Historia, której przed chwilą byliście częścią w ubogi sposób pokazuje, na czym polega oś produkcji studia Quantic Dream. Akcja jest prowadzona dwutorowo. Z jednej strony tak jak w filmach poznajemy fabułę. Oglądamy długie scenki rodem z kina. Z drugiej strony wkraczamy w samo serce akcji. Na szczęście nie będziemy rzucać padem o podłogę jak w innych grach. Czekają nas proste sekwencje polegające na wciśnięciu odpowiedniej kombinacji klawiszy. Chodzi bardziej o wczucie się w to, co się dzieje na ekranie, a nie bierne przyglądanie się. To wczucie tyczy się też wyborów, które podejmujemy za bohaterów. Od nas zależeć będzie to, jak dalej potoczy się historia.
W przeciwieństwie do filmów – tutaj mamy kilka zakończeń. A decyzje z którymi przyjdzie nam się zmierzyć przeżywamy tak, jakbyśmy to sami byli uczestnikami. Do dziś pamiętam jak trudno mi było w grze "Heavy Rain" zastrzelić mężczyznę, który wcześniej sam chciał mnie zabić. Jeśli bym to zrobił, poznałbym kolejną wskazówkę potrzebną do odnalezienia miejsca przetrzymywania syna porwanego przez seryjnego mordercę. Ale naciskając na spust, sam stałbym się zabójcą, a kolejne dziecko straciłoby ojca.
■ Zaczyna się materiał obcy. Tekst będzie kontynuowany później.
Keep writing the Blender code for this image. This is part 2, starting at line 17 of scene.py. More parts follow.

Tak, mężczyzna, którego trzymałem na muszce miał syna. Takich mniej lub bardziej poważnych dylematów moralnych jest więcej.
Gra "Heavy Rain" była jeszcze większym sukcesem i skokiem jakościowym w stosunku do "Fahrenheita". Jednak studio nie osiadło na laurach i wypuściło kolejną grę "Beyond: Dwie dusze". Jeszcze bardziej filmową – za sprawą Ellen Page i Willema Dafoe, którzy dzięki technice motion capture stali się wirtualnymi aktorami. To nie wszystko. Rozwój technologii pozwolił na jeszcze bardziej fotorealistyczną grafikę (patrz obrazek na samej górze), a akcje możemy przeżywać też z drugim graczem. Steruje on wtedy tajemniczą istotą, która opętała główną bohaterkę.
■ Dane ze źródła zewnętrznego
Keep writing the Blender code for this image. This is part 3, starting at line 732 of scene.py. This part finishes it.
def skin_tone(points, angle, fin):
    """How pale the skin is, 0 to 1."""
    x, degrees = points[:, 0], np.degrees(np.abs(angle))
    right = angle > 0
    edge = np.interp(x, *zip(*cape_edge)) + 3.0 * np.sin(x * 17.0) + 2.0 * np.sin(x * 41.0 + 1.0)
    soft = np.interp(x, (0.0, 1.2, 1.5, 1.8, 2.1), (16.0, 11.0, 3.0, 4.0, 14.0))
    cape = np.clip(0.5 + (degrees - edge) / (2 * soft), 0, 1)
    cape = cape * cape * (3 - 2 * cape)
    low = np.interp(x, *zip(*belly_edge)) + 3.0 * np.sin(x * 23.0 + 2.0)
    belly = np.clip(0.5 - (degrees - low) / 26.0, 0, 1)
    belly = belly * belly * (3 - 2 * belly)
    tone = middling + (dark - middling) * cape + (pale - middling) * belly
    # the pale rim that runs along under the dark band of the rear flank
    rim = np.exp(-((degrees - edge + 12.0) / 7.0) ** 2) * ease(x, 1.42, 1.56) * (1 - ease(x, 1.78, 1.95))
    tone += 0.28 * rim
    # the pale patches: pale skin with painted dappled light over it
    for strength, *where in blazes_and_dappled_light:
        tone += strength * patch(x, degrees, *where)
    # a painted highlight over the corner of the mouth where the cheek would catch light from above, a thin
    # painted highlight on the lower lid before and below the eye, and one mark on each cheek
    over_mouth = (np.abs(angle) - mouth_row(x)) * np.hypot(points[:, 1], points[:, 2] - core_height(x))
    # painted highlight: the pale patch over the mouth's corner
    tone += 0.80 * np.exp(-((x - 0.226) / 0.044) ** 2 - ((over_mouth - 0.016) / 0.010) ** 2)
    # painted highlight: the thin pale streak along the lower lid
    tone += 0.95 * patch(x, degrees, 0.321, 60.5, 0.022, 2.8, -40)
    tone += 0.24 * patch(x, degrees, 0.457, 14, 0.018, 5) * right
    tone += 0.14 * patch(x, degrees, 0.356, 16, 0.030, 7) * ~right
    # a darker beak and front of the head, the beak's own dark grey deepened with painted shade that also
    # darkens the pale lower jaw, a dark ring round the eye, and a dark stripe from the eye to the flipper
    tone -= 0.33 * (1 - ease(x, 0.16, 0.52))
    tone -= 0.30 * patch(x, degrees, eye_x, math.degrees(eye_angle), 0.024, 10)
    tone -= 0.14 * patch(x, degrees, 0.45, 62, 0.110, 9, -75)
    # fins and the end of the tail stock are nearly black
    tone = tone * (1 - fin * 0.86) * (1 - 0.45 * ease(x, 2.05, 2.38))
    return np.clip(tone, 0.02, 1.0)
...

Co dwie głowy to nie jedna, a wspólne przeżywanie historii daje więcej frajdy niż wspólne, ale jednak indywidualne, oglądanie filmu w kinie. Mnogość linii scenariuszowych zachęca do grania w te interaktywne filmy jeszcze i jeszcze raz. W sam raz przyda się to w oczekiwaniu na kolejny tytuł studia: "Detroit: Become Human". Premiera w przyszłym roku, ale już wiadomo, że jest na co czekać. Wystarczy obejrzeć trailer. Ciarki gwarantowane.
Nowy trend w branży wideo nie jest już tylko prowadzony przez Quantic Dream. Również inni producenci zaczynają tworzyć w tym filmowym stylu. Wśród nich z pewnością można polecić podzielone na epizody, tak jak serial, "Life is Strange" czy gry ze studia Telltame Games, "The Order: 1886" z naciskiem na akcje czy świetny horror klasy B "Until Dawn". Ostatni tytuł udowadnia, że twórcom i aktorom filmowym i serialowym też spodobała się ta formuła: za fabułę odpowiadają scenarzyści filmowych horrorów (m. in. "Habit", "Plaga wampirów"), a w bohaterów wcielają się popularni aktorzy (np. Rami Malek z "Mr. Robot"). Czas by przekonali się do nich też stali bywalcy kin i nałogowi pożeracze seriali.